For every young adult who is a potential danger, there are countless others who have been raised responsibly around guns, who are leaving home to embark on the road to adulthood and who should not be impaired in their wish to protect themselves.
Even if the added perusal of young buyers can be made palatable to conservatives, there is one deal-breaker in the Senate compromise that cannot be repaired. Red-flag laws are an abrogation of due process, a guilty-until-proven-innocent assault on liberty that cannot be massaged by promises of fine-tuning.
Like many horrible ideas, it sounds plausible for about 10 seconds. Who can oppose the idea of identifying ahead of time those disturbed individuals who may be plotting the next Uvalde, Buffalo or Sutherland Springs?
But the logic is flawed on its face. 20/20 hindsight may give us a punch list of characteristics common to mass shooters, but this in no way means that everyone — or in fact anyone — displaying all or some of those traits is about to snap a twig and take lives.

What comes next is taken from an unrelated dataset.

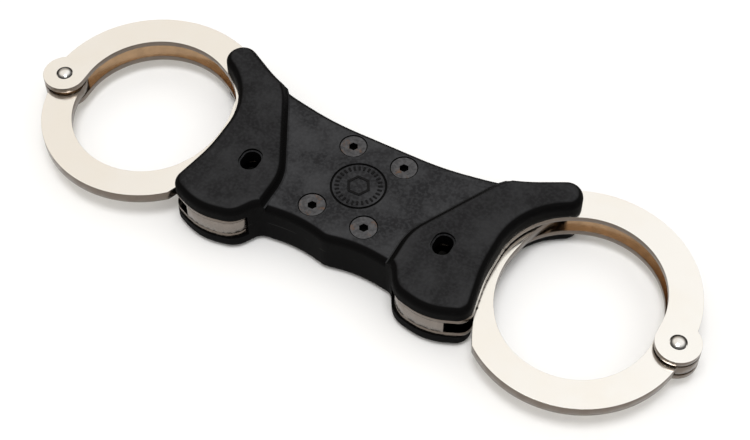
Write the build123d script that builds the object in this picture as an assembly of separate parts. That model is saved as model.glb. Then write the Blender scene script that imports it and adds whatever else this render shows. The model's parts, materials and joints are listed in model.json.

Imagine the disarmaments that will spread among people fingered by vindictive ex-spouses, bitter family members, estranged friends or neighbors who just don’t like the way Uncle Fred voted? And if we are supposed to rely on local judges to prevent such baseless imputations, pardon me if I find some corridors of the judiciary unfit to protect citizen rights with consistent reliability in an age where emotion can outweigh the rule of law.
The cry to “do something” irrespective of the rule of law ensnares more than the usual suspects of Democrats and vacillating Republicans. Donald Trump himself tested the waters of red-flag law advocacy in 2019 and was promptly warned against it by Second Amendment advocates.
A fuller skirmish did not ensue because there was no specific road under construction for a federal encouragement of such laws among the states. Today, there is, which means every element of the potential compromise will be dissected by all sides.
So as senators hammer out a document fit for a floor vote, the first assessment of the landscape finds great promise for the portions focusing on mental health, school security and possibly the added attention to the youngest buyers.
But there will be no lipstick that Republican senators can apply to the red flag pig. The vast majority of GOP voters see the clear constitutional infringements that lie ahead. Senators cleaving to them must evaluate how many voters they are willing to alienate — and how long those voters’ memories will be.